Hutchision is leading the Senate charge to appropriate between $7 million and $10 million in funding for Hurricane Ike recovery. Details of the Ike bill are expected to be considered Wednesday, Matt Mackowiak, Hutchison’s press secretary, said in a telephone interview Tuesday.
Though the Texas senator sent the majority of her time during a Senate hearing addressing the Wall Street bailout, she did preface her floor speech with concerns about Texans impacted by the hurricane.
“I have been in meetings all morning trying to work through the hurricane relief that is certainly important to my home state of Texas; meeting with mayors of Houston and Galveston as they go to their hearing for oversight for FEMA and disaster relief. I know we are learning much about what can be done and we are doing so much better than any previous hurricane,” Hutchision said in a press release issued from the senator’s Washington office.
Hutchison went on to say she was absorbed in the Wall Street financial crisis that is affecting so many people, jobs, families and lives.

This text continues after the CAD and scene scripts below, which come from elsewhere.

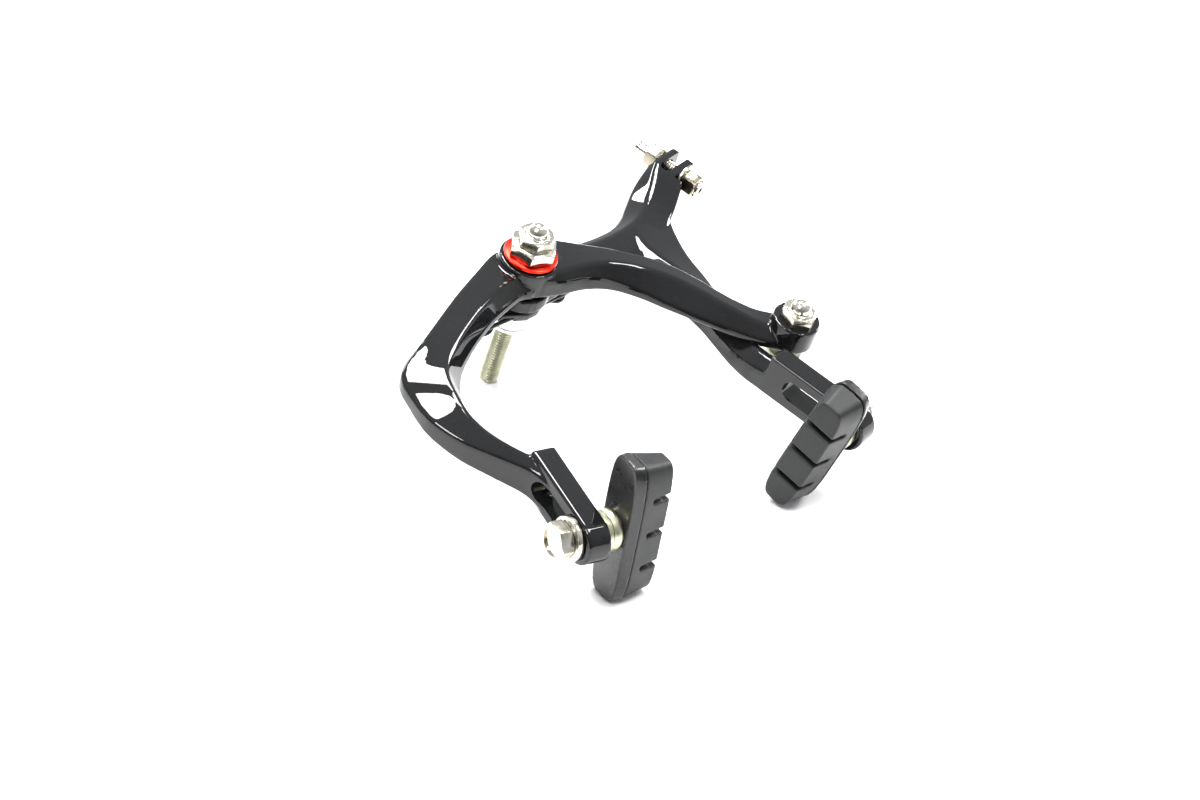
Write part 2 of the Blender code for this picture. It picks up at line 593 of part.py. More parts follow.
def pad_profile(side, near, far, near_height, far_height, length):
    """A bar along Z with rounded corners, from one distance out to another, changing its height."""
    work = bmesh.new()
    rings = []
    ends = 1.4 * PAD_CORNER
    quarters = ((1, 1), (-1, 1), (-1, -1), (1, -1))
    for x, height, long in ((near, near_height, length - 3 * MM), (far, far_height, length)):
        ring = []
        for quarter, (up, ahead) in enumerate(quarters):
            for step in range(4):
                angle = math.radians(90 * quarter + 30 * step)
                y = up * (height / 2 - PAD_CORNER) + PAD_CORNER * math.cos(angle)
                z = ahead * (long / 2 - ends) + ends * math.sin(angle)
                ring.append(work.verts.new((side * x, y, z)))
        rings.append(work.faces.new(ring))
    bmesh.ops.bridge_loops(work, edges=rings[0].edges[:] + rings[1].edges[:])
    bmesh.ops.recalc_face_normals(work, faces=work.faces)
    mesh = bpy.data.meshes.new("pad")
    work.to_mesh(mesh)
    work.free()
    return mesh_object("pad", mesh, CUTTERS)


def across(obj, side):
    """Turns a piece modelled along +Z so that it points outwards from the wheel."""
    obj.data.transform(Matrix.Rotation(side * math.pi / 2, 4, "Y"))
    return obj


def rubber_pad(side, word, swivel):
    rubber = pad_profile(side, PAD_FACE_X, PAD_FACE_X + RUBBER_THICK, PAD_FACE_HEIGHT, PAD_BASE_HEIGHT,
                         PAD_LENGTH)
    pitch = PAD_LENGTH / (GROOVE_COUNT + 1)
    for index in range(GROOVE_COUNT):
        z = (index - (GROOVE_COUNT - 1) / 2) * pitch
        cut(rubber, box((2 * GROOVE_DEPTH, 2 * PAD_BASE_HEIGHT, GROOVE_WIDTH), (side * PAD_FACE_X, 0, z)))
    return show(keep(rubber), f"{word}_pad", RUBBER, swivel)


def pad_holder(side, word, swivel, inner, stud_tip):
    """Steel backing of the rubber, with its stud."""
    outer = inner + HOLDER_PLATE_THICK
    holder = pad_profile(side, inner, outer, PAD_BASE_HEIGHT + 0.6 * MM, PAD_BASE_HEIGHT - 1.2 * MM,
                         PAD_LENGTH + 0.6 * MM)
    stud = cylinder(STUD_RADIUS, outer - 1 * MM, stud_tip, sides=24, chamfer=0.4 * MM)
    join(holder, across(stud, side))
    return show(keep(holder), f"{word}_pad_holder", HOLDER_PAINT, swivel)


def brake_shoe(side, word, arm_parent, turn):
    """One shoe with its washers and nut. side is -1 on the left and +1 on the right."""
    carriage = empty(f"{word}_shoe_slide", arm_parent, (0, SHOE_Y, SHOE_Z))
    swivel = empty(f"{word}_shoe_swivel", carriage, (0, 0, 0), (turn, 0, 0))
    holder_inner = PAD_FACE_X + RUBBER_THICK + FINE_GAP
    washer_inner = TAB_INNER_X + TAB_THICK + FINE_GAP
    washer_outer = washer_inner + SHOE_WASHER_THICK
    nut_inner = washer_outer + FINE_GAP
    rubber_pad(side, word, swivel)
    pad_holder(side, word, swivel, holder_inner, nut_inner + SHOE_NUT_THICK - CAP_ROOF - FINE_GAP)

    ball_inner = holder_inner + HOLDER_PLATE_THICK + FINE_GAP
    ball_outer = ball_inner + BALL_SHARE * BALL_SEAT_THICK
    ball = cylinder(BALL_WASHER_RADIUS, ball_inner, ball_outer, sides=32, top_radius=CUP_WASHER_RADIUS)
    cut(ball, bore_cutter(STUD_BORE))
    show(across(keep(ball), side), f"{word}_ball_washer", STEEL, carriage)
    cup = washer(f"{word}_cup_washer", CUP_WASHER_RADIUS, STUD_BORE, ball_outer + FINE_GAP,
                 TAB_INNER_X - FINE_GAP, STEEL, carriage)
    outer = washer(f"{word}_outer_washer", SHOE_WASHER_RADIUS, STUD_BORE, washer_inner, washer_outer,
                   CHROME, carriage, chamfer=0.3 * MM)
    nut = cap_nut(f"{word}_shoe_nut", SHOE_NUT_FLATS, nut_inner, SHOE_NUT_THICK, SHOE_DOME_RADIUS, STUD_BORE,
                  CHROME, carriage, turn=SHOE_NUT_TURN)
    for piece in (cup, outer, nut):
        across(piece, side)


def cable_anchor(parent):
    """Pinch bolt through the end of the front arm, with its clamp plate and cap nut."""
    pivot = empty("anchor_swivel", parent, (ANCHOR_X, ANCHOR_Y, 0))
    clamp_rear = ANCHOR_BOSS_FRONT + 2 * CABLE_HOLE_RADIUS
    nut_rear = clamp_rear + CLAMP_PLATE_THICK + FINE_GAP
    head_front = ANCHOR_BOSS_REAR - FINE_GAP
    bolt = cylinder(ANCHOR_BOLT_RADIUS, head_front - 1 * MM, nut_rear + ANCHOR_NUT_THICK - CAP_ROOF - FINE_GAP,
                    sides=24, chamfer=0.3 * MM)
    head = cylinder(ANCHOR_HEAD_RADIUS, head_front - ANCHOR_HEAD_THICK, head_front, sides=32, chamfer=0.6 * MM)
    join(bolt, head)
    hole = bore_cutter(CABLE_HOLE_RADIUS, sides=16)
    hole.data.transform(Matrix.Translation((0, 0, ANCHOR_BOSS_FRONT + CABLE_HOLE_RADIUS))
                        @ Matrix.Rotation(math.pi / 2, 4, "X"))
    cut(bolt, hole)
    show(keep(bolt), "anchor_bolt", STEEL, pivot)
    outline = [(-0.933, -0.9), (-1.4, 0), (-0.933, 0.9), (0.167, 1), (1, 0), (0.167, -1)]
    clamp = plate(scaled(outline, CLAMP_PLATE_HALF, CLAMP_PLATE_HALF), clamp_rear,
                  clamp_rear + CLAMP_PLATE_THICK, bevel=0.3 * MM, steps=4)
    cut(clamp, bore_cutter(ANCHOR_BORE))
    show(keep(clamp), "anchor_clamp_plate", CHROME, pivot)
    cap_nut("anchor_nut", ANCHOR_NUT_FLATS, nut_rear, ANCHOR_NUT_THICK, ANCHOR_DOME_RADIUS, ANCHOR_BORE,
            CHROME, pivot, turn=ANCHOR_NUT_TURN)


def adjuster(parent):
    """Barrel through both fork lugs, moved by the hexagon above and held by the locknut below."""
    axis = empty("adjuster_axis", parent, (FORK_X, FORK_GAP_Y, FORK_Z), (-math.pi / 2, 0, 0))
    lug = FORK_GAP / 2 + LUG_THICK
    neck = BARREL_ABOVE - BARREL_NECK
    barrel = cylinder(BARREL_RADIUS, -BARREL_BELOW, neck, sides=24)
    join(barrel, cylinder(0.84 * BARREL_RADIUS, neck - 0.5 * MM, BARREL_ABOVE, sides=24, chamfer=0.3 * MM))
    cut(barrel, bore_cutter(BARREL_BORE, sides=16))
    show(keep(barrel), "adjuster_barrel", CHROME, axis)

    def nut(name, flats, rear, front):
        body = hexagon(flats, rear, front, turn=ADJUSTER_NUT_TURN)
        cut(body, bore_cutter(BARREL_RUN))
        return show(keep(body), name, DARK_STEEL, axis)

    seat = lug + FINE_GAP
    nut("adjuster_nut", ADJUSTER_NUT_FLATS, seat, seat + ADJUSTER_NUT_THICK)
    washer("adjuster_washer", ADJUSTER_WASHER_RADIUS, BARREL_RUN, -seat - ADJUSTER_WASHER_THICK, -seat,
           CHROME, axis)
    below = -seat - ADJUSTER_WASHER_THICK - FINE_GAP
    nut("adjuster_locknut", LOCKNUT_FLATS, below - LOCKNUT_THICK, below)


def world_points(names):
    bpy.context.view_layer.update()
    found = []
    for name in names:
        obj = bpy.data.objects[name]
        found.append([obj.matrix_world @ v.co for v in obj.data.vertices])
    return found


def lay_down(frame):
    """Turns the caliper so that the bolt's tail and both pads' rear ends touch the ground."""
    feet = world_points(("centre_bolt", "left_pad_holder", "right_pad_holder"))
    up = Vector((0, 0, 1))
    for _ in range(6):
        tail, left, right = (min(points, key=lambda p: p.dot(up)) for points in feet)
        up = (left - tail).cross(right - tail).normalized()
        if up.z < 0:
            up.negate()
    ahead = (Vector((0, 1, 0)) - up * up.y).normalized()
    side = ahead.cross(up)
    frame.matrix_world = Matrix((side, ahead, up)).to_4x4()
    everything = [p for points in world_points([o.name for o in CALIPER.objects if o.data]) for p in points]
    low = Vector([min(p[i] for p in everything) for i in range(3)])
    high = Vector([max(p[i] for p in everything) for i in range(3)])
    middle = (low + high) / 2
    frame.location -= Vector((middle.x, middle.y, low.z))


def build():
    frame = empty("caliper_frame")
    front = empty("c_arm_pivot", frame, turn=(0, 0, -C_ARM_OPEN))
    rear = empty("y_arm_pivot", frame, turn=(0, 0, Y_ARM_OPEN))
    c_arm(front)
    y_arm(rear)
    pivot_stack(frame)
    spring_holder(frame)
    return_spring(frame)
    brake_shoe(-1, "left", front, LEFT_PAD_TURN)
    brake_shoe(1, "right", rear, RIGHT_PAD_TURN)
    cable_anchor(front)
    adjuster(rear)
    lay_down(frame)


build()
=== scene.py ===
# %% [markdown]
# # Side-pull rim brake caliper
# The CAD model gives every place and joint. This notebook dresses it: two forged arms, plated nuts,
# threaded bolts, a wire spring and rubber pads, each modelled around the solid it stands for.

# %% Load the frame
import json
import math

import bmesh
import bpy
from mathutils import Matrix, Vector


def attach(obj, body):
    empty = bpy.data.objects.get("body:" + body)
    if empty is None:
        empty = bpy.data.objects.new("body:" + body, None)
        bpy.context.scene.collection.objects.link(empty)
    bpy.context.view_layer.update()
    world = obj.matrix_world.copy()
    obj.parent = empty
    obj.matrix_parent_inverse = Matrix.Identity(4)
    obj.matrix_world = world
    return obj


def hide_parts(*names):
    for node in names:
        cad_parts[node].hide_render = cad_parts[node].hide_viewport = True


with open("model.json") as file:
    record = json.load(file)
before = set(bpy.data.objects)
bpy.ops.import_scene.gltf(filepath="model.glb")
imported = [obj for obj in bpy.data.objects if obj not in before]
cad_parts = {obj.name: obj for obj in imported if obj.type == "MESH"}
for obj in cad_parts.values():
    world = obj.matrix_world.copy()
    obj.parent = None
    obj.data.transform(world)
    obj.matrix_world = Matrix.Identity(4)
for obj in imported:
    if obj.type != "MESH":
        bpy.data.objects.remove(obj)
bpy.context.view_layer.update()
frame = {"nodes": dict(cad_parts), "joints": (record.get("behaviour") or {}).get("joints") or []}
MM = 0.001

# %% [markdown]
# ## Frames to model in
# A caliper is easiest to draw flat, seen from the front, with the pivot bolt at the origin. The joints
# tell where that drawing lies: Z runs forwards along the bolt, and each shoe's slide points up its own
# arm. Every bolt and stud gets a drawing frame of its own too, with Z along it.

# %% Frames from the joints
joints = {joint["name"]: joint for joint in frame["joints"]}
LEFT_PAD_TURN, RIGHT_PAD_TURN = math.radians(12), math.radians(8)


def frame_at(origin, up, ahead):
    """A matrix whose Y is up and whose Z is ahead."""
    z = Vector(ahead).normalized()
    x = Vector(up).cross(z).normalized()
    y = z.cross(x)
    turn = Matrix((x, y, z)).transposed().to_4x4()
    return Matrix.Translation(origin) @ turn


def span(node, matrix):
    """The lowest and highest corners, in mm, of a CAD node in a drawing frame."""
    back = matrix.inverted()
    points = [back @ v.co / MM for v in frame["nodes"][node].data.vertices]
    return [Vector([pick(p[axis] for p in points) for axis in range(3)]) for pick in (min, max)]


pivot_at = Vector(joints["front_arm_pivot"]["pos_m"])
bolt_line = Vector(joints["front_arm_pivot"]["axis"])
left_up = Vector(joints["left_shoe_height"]["axis"])
right_up = Vector(joints["right_shoe_height"]["axis"])
CALIPER = frame_at(pivot_at, (0, bolt_line.z, -bolt_line.y), bolt_line)
FRONT_ARM = frame_at(pivot_at, left_up, bolt_line)
REAR_ARM = frame_at(pivot_at, right_up, bolt_line)
ANCHOR = frame_at(joints["anchor_turn"]["pos_m"], left_up, bolt_line)
barrel_line = Vector(joints["adjuster_turn"]["axis"])
ADJUSTER = frame_at(joints["adjuster_turn"]["pos_m"], bolt_line, barrel_line)
LEFT_STUD = frame_at(joints["left_shoe_turn"]["pos_m"], left_up, -FRONT_ARM.col[0].xyz)
RIGHT_STUD = frame_at(joints["right_shoe_turn"]["pos_m"], right_up, REAR_ARM.col[0].xyz)
LEFT_SHOE = LEFT_STUD @ Matrix.Rotation(LEFT_PAD_TURN, 4, "Z")
RIGHT_SHOE = RIGHT_STUD @ Matrix.Rotation(RIGHT_PAD_TURN, 4, "Z")
print("front arm open by", round(math.degrees(CALIPER.col[1].xyz.angle(FRONT_ARM.col[1].xyz)), 1), "degrees")
for side, shoe in (("left", LEFT_SHOE), ("right", RIGHT_SHOE)):
    print(side, "pad", [[round(v, 1) for v in corner] for corner in span(side + "_pad", shoe)], "mm")

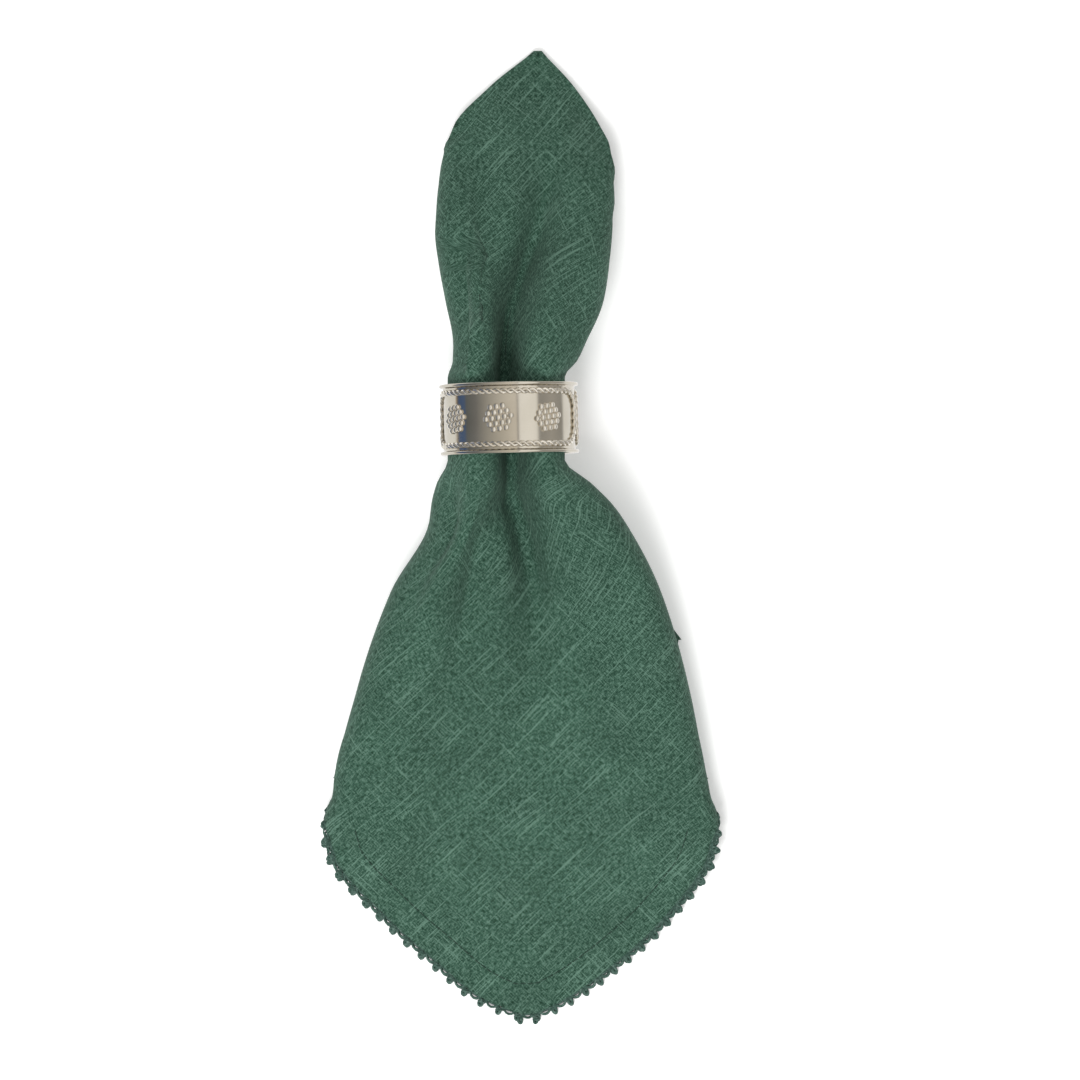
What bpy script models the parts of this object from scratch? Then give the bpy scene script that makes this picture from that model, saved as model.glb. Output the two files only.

Amid dire economic warnings, Congressional leaders are considering approval of the administration’s emergency $700 billion financial bailout plan for Wall Street.
“All of us are going to be making some very tough decisions this week” she said.
Hutchison said she was looking for a package that protects the American family — those that put their money in a money market fund as well as a bank deposit.
“We need to protect those money markets funds so that no one will lose their life savings because they’re doing what is right for their families to save their retirement or their futures or for their emergency needs. For people to be able to keep their homes,” she said.
Hutchison said the bailout package should ensure that Americans can continue working to pay their mortgages, whether they are current, or are trying to work with banks and mortgage companies to lower or extend interest rates, and have an agreement in place.
The second part of the package should assure that taxpayers have the regulatory underpinnings that would assure they are protected.
“Politics should be thrown out the window right now. We should be talking about what is our role, our fiduciary responsibility as elected officials by the taxpayers and we should be doing it on a bipartisan basis,” she said.
According to the Associated Press, the legislation that the administration is promoting would allow the government to buy bad mortgages and other rotten assets held by troubled banks and financial institutions. Getting those debts off their books should bolster those companies’ balance sheets, making them more inclined to lend and easing one of the biggest choke points in the credit crisis. If the plan works, it should help lift a major weight off an already sputtering national economy.
Separately, the AP reported, investigations have begun for four institutions whose collapse helped trigger the financial crisis. They include, mortgage giants Fannie Mae and Freddie Mac, Lehman Brothers Holdings, Inc., and insurer American International Group Inc.
Still in the preliminary stages, the inquiries will focus on the financial institutions and the people who ran them, according to the AP.